Investors’ interest also returned in gold exchange-traded funds. Holdings in SPDR Gold Trust (NYSE:GLD) , the biggest gold ETF, rose to 1,108.40 metric tons as of Tuesday, up nearly 5 metric tons from the prior day.
“Inflows into physically backed gold ETFs indicate the move into gold has been gathering pace over the past year,” said Brooks.
Gold broke atop key technical levels on Tuesday, gaining after the International Monetary Fund said it sold 200 metric tons of gold to the Reserve Bank of India, part of a total of 403.3 metric tons of gold approved for sale in September. See Tuesday’s Metals Stocks.
Tom Pawlicki, analyst at MF Global, said he expects “gold prices to make further upside progress over the near term.”
“Support will come from IMF sales to India, planned dehedging by Barrick, hedge-fund purchases, and technical factors,” Pawlicki wrote in a note to clients.
Earlier this week, Barrick Gold Corp. (NYSE:ABX) (TSX:CA:ABX) said it reduced its hedge book by 1 million ounces of gold in October.
In other metals action, December silver rose 1.3% to $17.405 an ounce during the floor session. January platinum gained 1% to $1,369.30 an ounce, as December palladium added 0.3% to $328.80 an ounce.
Bucking the trend, December copper slid 1.3% to $2.993 a pound.
In economic news Wednesday, the Institute for Supply Management index showed business conditions improved in October across a narrower group of companies in the U.S. nonmanufacturing sectors. The ISM nonmanufacturing index fell to 50.6% from 50.9% in September, short of economist estimates. See full story.
Also, payrolls provider ADP said private-sector firms in the U.S. cut 203,000 jobs in October, the fewest jobs lost since July 2008. See Economic Report.
Barrick reduces gold hedges
Toronto-based Barrick plans to eliminate its remaining 1.9 million ounces in gold hedges by September 2010 because it wants to gain full leverage to the price of gold on all future production based on what’s perceived to be an increasingly positive outlook for the metal.
Gold hedges are contracts where Barrick has sold ounces of gold forward and will receive a fixed price upon delivering into these contracts. With these hedges, Barrick doesn’t stand to benefit from any increase in the price of gold.
Some hedge funds are also actively buying gold.
Gold may be “competing with T-bills as a place to park excess cash,” Pawlicki said. “Gold sometimes has the appearance and reputation of being a ‘risk-free’ asset.”
Gold has historically been seen as a safe-haven asset. Investors tend to buy the metal as a hedge against economic and financial turmoil.
“Central banks portray a long-term picture of things to come,” said Chintan Karnani, an analyst at Insignia Consultants in New Delhi. “If central banks are buying gold, why should retail investors be left behind?”

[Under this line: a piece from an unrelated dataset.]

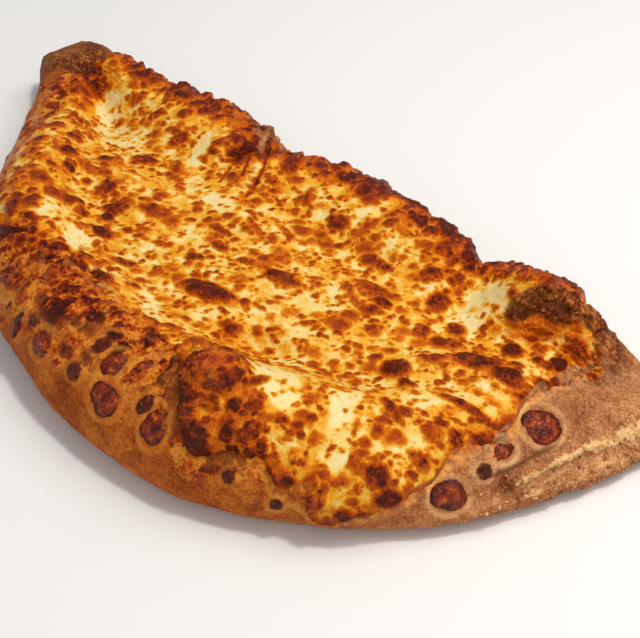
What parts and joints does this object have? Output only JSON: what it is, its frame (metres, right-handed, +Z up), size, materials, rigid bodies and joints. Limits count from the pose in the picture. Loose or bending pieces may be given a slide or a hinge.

The rise in gold prices was also partly due to the “massive short covering and option-related buying,” he said, characterizing the Tuesday rally in gold and other commodities as “too much money chasing too few goods.”
At the same time, scrap-gold sales have ended, and Karnani expects to see greater jewelry demand at prices below the $1,050 level.
On a technical level, $1,125.40 is key resistance, he said. That level needs to be breached for gold to see further gains.